Items from a data source
○ ○ ○ ○ ○
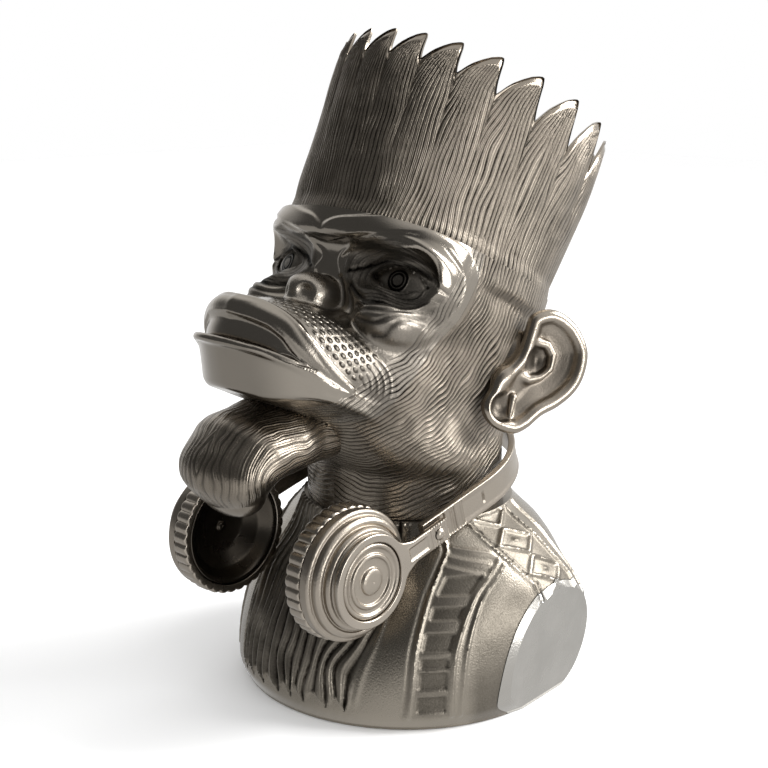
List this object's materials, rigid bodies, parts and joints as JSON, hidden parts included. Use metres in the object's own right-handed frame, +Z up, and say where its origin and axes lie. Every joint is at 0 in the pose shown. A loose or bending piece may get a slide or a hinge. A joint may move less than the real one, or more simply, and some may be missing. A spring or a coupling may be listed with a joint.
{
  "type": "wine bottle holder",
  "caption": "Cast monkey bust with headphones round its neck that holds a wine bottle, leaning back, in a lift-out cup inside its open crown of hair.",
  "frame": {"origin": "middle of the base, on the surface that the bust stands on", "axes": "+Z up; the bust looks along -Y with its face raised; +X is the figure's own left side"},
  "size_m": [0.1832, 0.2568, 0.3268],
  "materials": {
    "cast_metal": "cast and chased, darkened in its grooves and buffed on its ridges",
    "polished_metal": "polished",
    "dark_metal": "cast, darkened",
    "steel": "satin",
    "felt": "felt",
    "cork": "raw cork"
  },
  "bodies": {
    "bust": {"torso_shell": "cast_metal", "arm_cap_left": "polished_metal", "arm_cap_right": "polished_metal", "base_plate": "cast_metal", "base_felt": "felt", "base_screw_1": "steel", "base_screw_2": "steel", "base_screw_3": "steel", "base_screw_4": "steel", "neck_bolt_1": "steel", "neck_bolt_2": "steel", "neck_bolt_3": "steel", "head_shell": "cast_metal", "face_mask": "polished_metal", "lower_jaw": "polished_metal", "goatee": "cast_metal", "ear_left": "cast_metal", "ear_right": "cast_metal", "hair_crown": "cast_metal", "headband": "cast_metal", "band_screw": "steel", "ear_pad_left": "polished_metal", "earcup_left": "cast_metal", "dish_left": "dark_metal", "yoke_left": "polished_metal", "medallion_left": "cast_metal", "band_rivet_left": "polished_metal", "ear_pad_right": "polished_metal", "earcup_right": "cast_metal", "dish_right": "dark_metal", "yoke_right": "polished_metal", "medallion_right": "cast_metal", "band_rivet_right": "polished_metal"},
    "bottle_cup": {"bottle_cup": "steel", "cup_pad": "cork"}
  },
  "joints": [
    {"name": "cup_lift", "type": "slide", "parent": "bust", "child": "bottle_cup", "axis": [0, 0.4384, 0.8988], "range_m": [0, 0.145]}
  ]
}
○ ○ ○ ○ ○
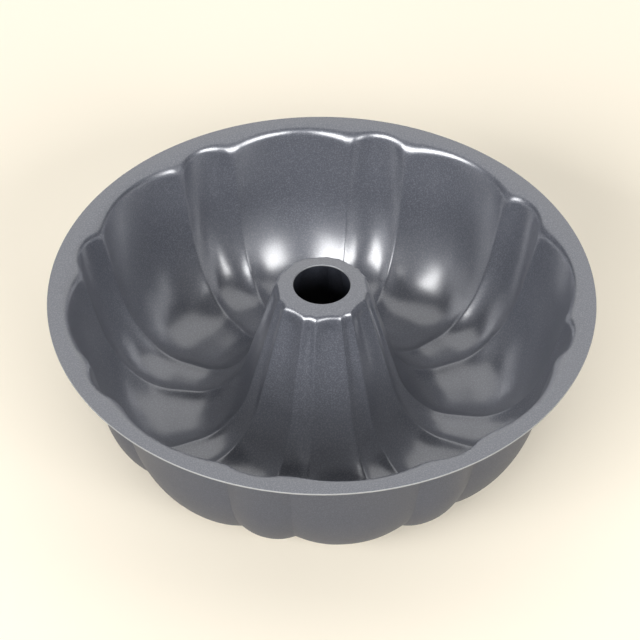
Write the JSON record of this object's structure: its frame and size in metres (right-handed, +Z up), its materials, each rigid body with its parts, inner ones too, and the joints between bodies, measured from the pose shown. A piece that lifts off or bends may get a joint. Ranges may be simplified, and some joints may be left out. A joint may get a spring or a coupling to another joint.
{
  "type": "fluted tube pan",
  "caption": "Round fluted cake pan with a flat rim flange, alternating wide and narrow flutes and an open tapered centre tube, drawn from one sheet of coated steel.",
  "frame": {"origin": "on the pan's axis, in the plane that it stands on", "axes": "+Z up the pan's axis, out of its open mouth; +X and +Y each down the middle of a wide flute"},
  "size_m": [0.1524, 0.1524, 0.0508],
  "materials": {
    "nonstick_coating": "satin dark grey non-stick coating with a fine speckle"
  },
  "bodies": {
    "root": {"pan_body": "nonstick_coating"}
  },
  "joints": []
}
○ ○ ○ ○ ○
> _Task prompt_
Locate the word "frame" in the records above, and return each line that has it.

> _Task response_
List this object's materials, rigid bodies, parts and joints as JSON, hidden parts included. Use metres in the object's own right-handed frame, +Z up, and say where its origin and axes lie. Every joint is at 0 in the pose shown. A loose or bending piece may get a slide or a hinge. A joint may move less than the real one, or more simply, and some may be missing. A spring or a coupling may be listed with a joint.
  "frame": {"origin": "middle of the base, on the surface that the bust stands on", "axes": "+Z up; the bust looks along -Y with its face raised; +X is the figure's own left side"},
Write the JSON record of this object's structure: its frame and size in metres (right-handed, +Z up), its materials, each rigid body with its parts, inner ones too, and the joints between bodies, measured from the pose shown. A piece that lifts off or bends may get a joint. Ranges may be simplified, and some joints may be left out. A joint may get a spring or a coupling to another joint.
  "frame": {"origin": "on the pan's axis, in the plane that it stands on", "axes": "+Z up the pan's axis, out of its open mouth; +X and +Y each down the middle of a wide flute"},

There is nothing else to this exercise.